## [INSTRUCTIONS FOR THE TASK]
Repeat every line, exactly, from the very first through the one where "return 0.34 +" appears. Add nothing else.

## [GIVEN MATERIAL]
********

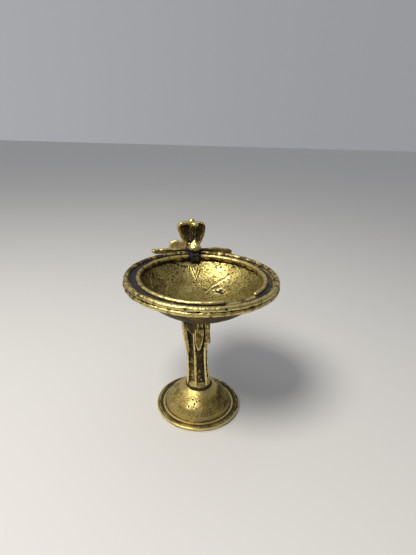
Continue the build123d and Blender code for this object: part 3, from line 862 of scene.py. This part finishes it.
def bowl_marks(mesh):
    """The oval sink, the crease, the crack and the stains inside the bowl, a painted highlight on the inner
    wall at the back right and painted shade over the whole outside.
    """
    points = points_of(mesh)
    middle = np.array((0, 0, BOWL_MIDDLE))
    inside = np.linalg.norm(points - middle, axis=1) < BOWL_RADIUS - WALL / 2
    flat = points / MM
    moved = flat + wobble_of(flat)
    sink = in_oval(moved, *SINK)
    pit = 1 - soft_step(sink, 0.55, 1.0)
    lip = np.exp(-((sink - 1.15) / 0.22) ** 2)
    crease = np.exp(-(to_line(moved, CREASE) / 0.55) ** 2)
    crack = np.exp(-(to_line(moved, CRACK) / 0.28) ** 2)
    brim = sum(np.exp(-(to_line(moved, line) / 0.42) ** 2) for line in STAIN_EDGES)
    stain_and_painted_light = np.zeros(len(points))
    for oval in STAINS:
        stain_and_painted_light = np.maximum(stain_and_painted_light, 1 - soft_step(in_oval(moved, *oval), 0.55, 1.2))
    height = (0.20 * lip + 0.22 * crease + 0.15 * brim - 0.5 * pit - 0.3 * crack) * inside
    inward = middle - points
    inward = inward / np.linalg.norm(inward, axis=1)[:, None]
    set_points(mesh, points + inward * (height * MM)[:, None])
    left = soft_step(-flat[:, 0], 2, 26)
    # painted highlight: lighter in this oval, where the key light shines on the inner wall
    rubbed = np.exp(-(in_oval(flat, *KEY_HIGHLIGHT) ** 2))
    age_and_painted_light = 0.20 * stain_and_painted_light + 0.15 * pit + 0.45 * crack + 0.04 * left + 0.14 * brim - 0.06 * rubbed
    # painted shade: the whole outside of the shell, its underside, gets one darker value
    mark(mesh, "stain_and_painted_light", np.where(inside, age_and_painted_light, 0.34))
    mark(mesh, "smooth", np.where(inside, 0.0, 1.0))


# ---------------------------------------------------------------- rim

def rim_age(form):
    """Darker at the sides and the back, rubbed bright at the front."""
    return 0.34 + 0.22 * towards(form, 165, 8) - 0.44 * towards(form, -100, 6)


def make_rim_threads():
    """The two outer threads, and the C-shaped inner one that is open at the front right."""
    radius, height, wire = ring_sizes("rim_lip")
    form = wire_form(ring_points(radius, height), closed=True, radius=wire, waver=0.22 * MM, swell=0.16,
                     swell_size=3.2 * MM, steps_around=28)
    mark(form, "stain_and_painted_light", rim_age(form))
    finish_piece("rim_lip", form, lumps=0.24 * MM, lump_size=2.4 * MM, grain=0.12 * MM, crinkle=0.12 * MM,
                 pit_depth=0.5 * MM, pit_spacing=3.0 * MM, pit_share=0.2)

    radius, height, wire = ring_sizes("rim_band")
    form = wire_form(ring_points(radius, height), closed=True, radius=wire, waver=0.2 * MM, swell=0.16,
                     swell_size=4 * MM, steps_around=24, seed=31 * MM)
    mark(form, "stain_and_painted_light", rim_age(form) + 0.05)
    finish_piece("rim_band", form, lumps=0.24 * MM, lump_size=2.4 * MM, grain=0.12 * MM,
                 pit_depth=0.4 * MM, pit_spacing=2.6 * MM, pit_share=0.18)

    radius, height, wire = ring_sizes("inner_ring")
    line = ring_points(radius, height, start=-50.0, sweep=330.0)
    form = wire_form(line, radius=wire, waver=0.25 * MM, swell=0.15, swell_size=4 * MM, round_ends=1.0,
                     steps_around=24, seed=17 * MM)
    # lighter at the back right: a painted highlight where the key light shines on the ring
    mark(form, "stain_and_painted_light", rim_age(form) * 0.8 - 0.10 - 0.25 * towards(form, 55, 6))
    finish_piece("inner_ring", form, lumps=0.2 * MM, lump_size=3 * MM, grain=0.08 * MM,
                 pit_depth=0.35 * MM, pit_spacing=3.5 * MM, pit_share=0.12)


CHANNEL_INNER = 32.9 * MM


def make_rim_channel():
    """The flat floor between the inner thread and the lip, darkest at the left."""
    low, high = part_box("rim_channel")
    inner, outer = CHANNEL_INNER, high.x
    floor = high.z + 0.05 * MM
    step = floor + 0.4 * MM
    profile = [(inner, low.z), (outer, low.z), (outer, floor + 0.8 * MM),
               (outer - 1.3 * MM, floor + 0.6 * MM), (outer - 2.3 * MM, floor),
               (inner + 2.6 * MM, floor), (inner + 1.8 * MM, step), (inner, step), (inner, low.z)]
    form = turned_form(profile, 0.4 * MM, 520)
    mark(form, "stain_and_painted_light", 0.45 + 0.22 * np.cos(bearing_of(points_of(form)) - math.radians(150)))
    finish_piece("rim_channel", form, lumps=0.2 * MM, lump_size=3 * MM, grain=0.16 * MM, grain_size=1.2 * MM,
                 pit_depth=0.3 * MM, pit_spacing=2.2 * MM, pit_share=0.25)


def make_tongue():
    """The lumpy black bar that crosses the rim into the bowl."""
    form = softened(("tongue",), 0.2 * MM, 24)
    points = points_of(form)
    middle = (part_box("tongue")[0].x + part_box("tongue")[1].x) / 2
    points[:, 0] = middle + (points[:, 0] - middle) * 0.7
    set_points(form, points)
    finish_piece("tongue", form, stain_and_painted_light=0.9, lumps=1.0 * MM, lump_size=2.0 * MM, grain=0.12 * MM,
                 pit_share=0.3)


# ---------------------------------------------------------------- hood, bud, arms, tail

def make_bud():
    """The pointed bud, with fine grooves that wind up it and a dark base."""
    form = softened(("bud",), 0.13 * MM, 1)
    points, normals = points_of(form), normals_of(form)
    low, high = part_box("bud")
    middle = (low + high) / 2
    angle = np.arctan2(points[:, 1] - middle.y, points[:, 0] - middle.x)
    rise = (points[:, 2] - low.z) / (high.z - low.z)
    grooves = np.sin(9 * angle + 22 * rise) * np.sin(math.pi * np.clip(rise, 0, 1)) ** 0.7
    points = points + normals * (grooves * 0.09 * MM)[:, None]
    fuller = 1 + 0.28 * np.sin(math.pi * np.clip((rise - 0.4) / 0.6, 0, 1))
    points[:, 0] = middle.x + (points[:, 0] - middle.x) * fuller
    set_points(form, points)
    mark(form, "stain_and_painted_light", 0.75 * (1 - soft_step(rise, 0.0, 0.22)))
    finish_piece("bud", form, lumps=0.07 * MM, lump_size=2 * MM, grain=0.04 * MM, pit_share=0.04)


def stretched(points, centre, factors):
    """Points scaled about a centre."""
    return centre + (points - centre) * np.array(factors)


def hood_shape(node, points, normals):
    """The worked-over points of one part of the hood, and how stained they are, with painted shade on the
    shell's forward faces and painted highlights on the rim's upper left.
    """
    low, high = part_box("hood_shell")
    middle = np.array((low + high) / 2)
    own_low, own_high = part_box(node)
    own = np.array((own_low + own_high) / 2)
    stain_and_painted_light = np.zeros(len(points))
    if node == "hood_throat":
        return stretched(points, own, (2.0, 0.85, 1.0)), stain_and_painted_light + 0.62
    if node == "cobra_head":
        return stretched(points, own, (1.7, 1.0, 1.15)), stain_and_painted_light - 0.35
    if node == "crest_knob":
        return stretched(points, (own[0], own[1], own_low.z), (1.3, 1.1, 0.95)), stain_and_painted_light + 0.1
    if node == "hood_shell":
        # painted shade on the faces that do not look back, the inside of the hood
        return points, stain_and_painted_light + 0.34 * (normals[:, 1] < 0.2) + 0.1
    if node == "hood_rim":
        # painted highlight: the rim is made brighter at its upper left, and a little along its left, where
        # the key light falls
        to_left = soft_step(middle[0] - points[:, 0], -2 * MM, 3 * MM)
        upper = soft_step(points[:, 2], middle[2] - 1 * MM, middle[2] + 4 * MM)
        fatter = points + normals * (0.3 * MM * to_left * upper)[:, None]
        return fatter, stain_and_painted_light + 0.34 - 1.7 * to_left * upper - 0.15 * to_left
    return points, stain_and_painted_light + 0.4


def make_hood():
    for node in ("hood_neck", "hood_shell", "hood_rim", "hood_throat", "cobra_head", "crest_knob"):
        form = softened((node,), 0.17 * MM, 4)
        points, stain_and_painted_light = hood_shape(node, points_of(form), normals_of(form))
        set_points(form, points)
        mark(form, "stain_and_painted_light", stain_and_painted_light)
        finish_piece(node, form, lumps=0.2 * MM, lump_size=1.8 * MM, grain=0.07 * MM, pit_depth=0.2 * MM,
                     pit_share=0.12)


def make_arms():
    """The side arms, swollen halfway out; the right one droops at its end."""
    whole_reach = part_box("arm_right")[1].x
    for node in ("arm_left", "arm_right", "arm_left_knob"):
        form = softened((node,), 0.22 * MM, 12)
        points = points_of(form)
        reach = np.abs(points[:, 0]) / whole_reach
        droop = 0.9 * MM * soft_step(reach, 0.72, 1.0) + 0.5 * MM * soft_step(reach, 0.9, 1.0)
        points[:, 2] -= droop * (points[:, 0] > 0)
        points[:, 2] += 0.45 * MM * np.exp(-((reach - 0.55) / 0.14) ** 2)
        set_points(form, points)
        mark(form, "stain_and_painted_light", 0.5 * (1 - soft_step(reach, 0.2, 0.5)) - 0.1)
        finish_piece(node, form, lumps=0.26 * MM, lump_size=2.6 * MM, grain=0.08 * MM, pit_share=0.14)


def make_tail():
    """The tail and the leaf at its end, whose outline is blunt and uneven."""
    for node in ("tail", "tail_leaf"):
        form = softened((node,), 0.25 * MM, 8)
        points = points_of(form)
        low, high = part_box(node)
        middle = (low + high) / 2
        if node == "tail_leaf":
            bearing = np.arctan2(points[:, 2] - middle.z, points[:, 0] - middle.x)
            swell = 1 + 0.035 * np.cos(4 * bearing + math.pi) + 0.03 * np.cos(3 * bearing)
            points[:, 0] = middle.x + (points[:, 0] - middle.x) * swell
            points[:, 2] = middle.z + (points[:, 2] - middle.z) * swell
            set_points(form, points)
        finish_piece(node, form, lumps=0.5 * MM, lump_size=3.5 * MM, grain=0.08 * MM, pit_share=0.1)


make_foot_wires()
make_foot_plate()
make_foot_dome()
make_foot_collar()
make_stem()
make_leaves()
make_bowl()
make_chevrons()
make_rim_threads()
make_rim_channel()
make_tongue()
make_bud()
make_hood()
make_arms()
make_tail()
bpy.data.objects.remove(surroundings)


# ---------------------------------------------------------------- camera, light and floor

def camera_at(place, turn, down, roll, lens):
    """A camera turned to the right of +Y, tipped down and rolled, in radians, with its lens in mm."""
    data = bpy.data.cameras.new("camera")
    data.lens = lens
    data.sensor_width = 36.0
    data.clip_start = 0.01
    camera = bpy.data.objects.new("camera", data)
    bpy.context.collection.objects.link(camera)
    camera.rotation_mode = "QUATERNION"
    camera.location = place
    ahead = Vector((math.sin(turn) * math.cos(down), math.cos(turn) * math.cos(down), -math.sin(down)))
    level = ahead.to_track_quat("-Z", "Y")
    camera.rotation_quaternion = level @ Matrix.Rotation(roll, 4, "Z").to_quaternion()
    bpy.context.scene.camera = camera


def soft_light(name, place, target, size, power, colour):
    """A round soft light aimed at a point."""
    data = bpy.data.lights.new(name, "AREA")
    data.shape = "DISK"
    data.size = size
    data.energy = power
    data.color = colour
    lamp = bpy.data.objects.new(name, data)
    bpy.context.collection.objects.link(lamp)
    lamp.location = place
    lamp.rotation_mode = "QUATERNION"
    lamp.rotation_quaternion = (Vector(target) - Vector(place)).to_track_quat("-Z", "Y")


COOL_WHITE = (0.93, 0.95, 1.0, 1)
FRONT_GLOW = 0.085
BACK_GLOW = 0.25
LEFT_GLOW = 0.12
TOP_GLOW = 0.16


def room_light():
    """A plain grey room that is lighter behind, to the left of and above the lamp than in front of it."""
    world = bpy.data.worlds.new("studio")
    world.use_nodes = True
    tree = world.node_tree
    aim = put(tree, "ShaderNodeTexCoord", out="Generated")
    split = put(tree, "ShaderNodeSeparateXYZ", (aim,))
    back = fade(tree, split.node.outputs["Y"], -0.55, 0.45)
    left = fade(tree, calc(tree, "MULTIPLY", split, -1.0), -0.7, 0.9)
    up = fade(tree, split.node.outputs["Z"], 0.25, 1.0)
    light = calc(tree, "MULTIPLY_ADD", back, BACK_GLOW, FRONT_GLOW)
    light = calc(tree, "MULTIPLY_ADD", left, LEFT_GLOW, light)
    light = calc(tree, "MULTIPLY_ADD", up, TOP_GLOW, light)
    shade = tree.nodes["Background"]
    shade.inputs["Color"].default_value = COOL_WHITE
    tree.links.new(light, shade.inputs["Strength"])
    bpy.context.scene.world = world


def pale_floor():
    """A plain pale floor, far wider than the lamp."""
    mesh = bpy.data.meshes.new("floor")
    half = 3.0
    corners = [(-half, -half, 0), (half, -half, 0), (half, half, 0), (-half, half, 0)]
    mesh.from_pydata(corners, [], [(0, 1, 2, 3)])
    floor = bpy.data.objects.new("floor", mesh)
    bpy.context.collection.objects.link(floor)
    paint = bpy.data.materials.new("floor_paint")
    paint.use_nodes = True
    shader = paint.node_tree.nodes["Principled BSDF"]
    shader.inputs["Base Color"].default_value = (0.72, 0.71, 0.69, 1)
    shader.inputs["Roughness"].default_value = 0.6
    mesh.materials.append(paint)


CAMERA_PLACE = Vector((-29.66, -188.79, 158.28)) * MM
CAMERA_TURN = math.radians(9.9)
CAMERA_DOWN = math.radians(21.66)
CAMERA_ROLL = math.radians(2.1)
LENS_MM = 24.97
LIGHT_PLACE = (-0.27, -0.17, 0.58)
LIGHT_TARGET = (0, 0, 0.05)
LIGHT_SIZE = 0.26
LIGHT_WATTS = 3.5
WARM_WHITE = (1.0, 0.96, 0.88)

camera_at(CAMERA_PLACE, CAMERA_TURN, CAMERA_DOWN, CAMERA_ROLL, LENS_MM)
bpy.context.scene.view_settings.view_transform = "Standard"
soft_light("key", LIGHT_PLACE, LIGHT_TARGET, LIGHT_SIZE, LIGHT_WATTS, WARM_WHITE)
room_light()
pale_floor()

********

## [RESULT FOR THIS TASK]
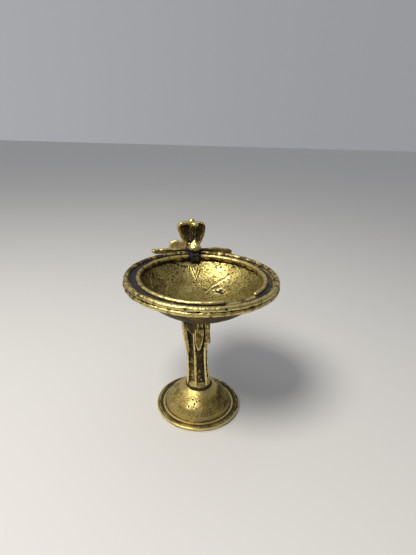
Continue the build123d and Blender code for this object: part 3, from line 862 of scene.py. This part finishes it.
def bowl_marks(mesh):
    """The oval sink, the crease, the crack and the stains inside the bowl, a painted highlight on the inner
    wall at the back right and painted shade over the whole outside.
    """
    points = points_of(mesh)
    middle = np.array((0, 0, BOWL_MIDDLE))
    inside = np.linalg.norm(points - middle, axis=1) < BOWL_RADIUS - WALL / 2
    flat = points / MM
    moved = flat + wobble_of(flat)
    sink = in_oval(moved, *SINK)
    pit = 1 - soft_step(sink, 0.55, 1.0)
    lip = np.exp(-((sink - 1.15) / 0.22) ** 2)
    crease = np.exp(-(to_line(moved, CREASE) / 0.55) ** 2)
    crack = np.exp(-(to_line(moved, CRACK) / 0.28) ** 2)
    brim = sum(np.exp(-(to_line(moved, line) / 0.42) ** 2) for line in STAIN_EDGES)
    stain_and_painted_light = np.zeros(len(points))
    for oval in STAINS:
        stain_and_painted_light = np.maximum(stain_and_painted_light, 1 - soft_step(in_oval(moved, *oval), 0.55, 1.2))
    height = (0.20 * lip + 0.22 * crease + 0.15 * brim - 0.5 * pit - 0.3 * crack) * inside
    inward = middle - points
    inward = inward / np.linalg.norm(inward, axis=1)[:, None]
    set_points(mesh, points + inward * (height * MM)[:, None])
    left = soft_step(-flat[:, 0], 2, 26)
    # painted highlight: lighter in this oval, where the key light shines on the inner wall
    rubbed = np.exp(-(in_oval(flat, *KEY_HIGHLIGHT) ** 2))
    age_and_painted_light = 0.20 * stain_and_painted_light + 0.15 * pit + 0.45 * crack + 0.04 * left + 0.14 * brim - 0.06 * rubbed
    # painted shade: the whole outside of the shell, its underside, gets one darker value
    mark(mesh, "stain_and_painted_light", np.where(inside, age_and_painted_light, 0.34))
    mark(mesh, "smooth", np.where(inside, 0.0, 1.0))


# ---------------------------------------------------------------- rim

def rim_age(form):
    """Darker at the sides and the back, rubbed bright at the front."""
    return 0.34 + 0.22 * towards(form, 165, 8) - 0.44 * towards(form, -100, 6)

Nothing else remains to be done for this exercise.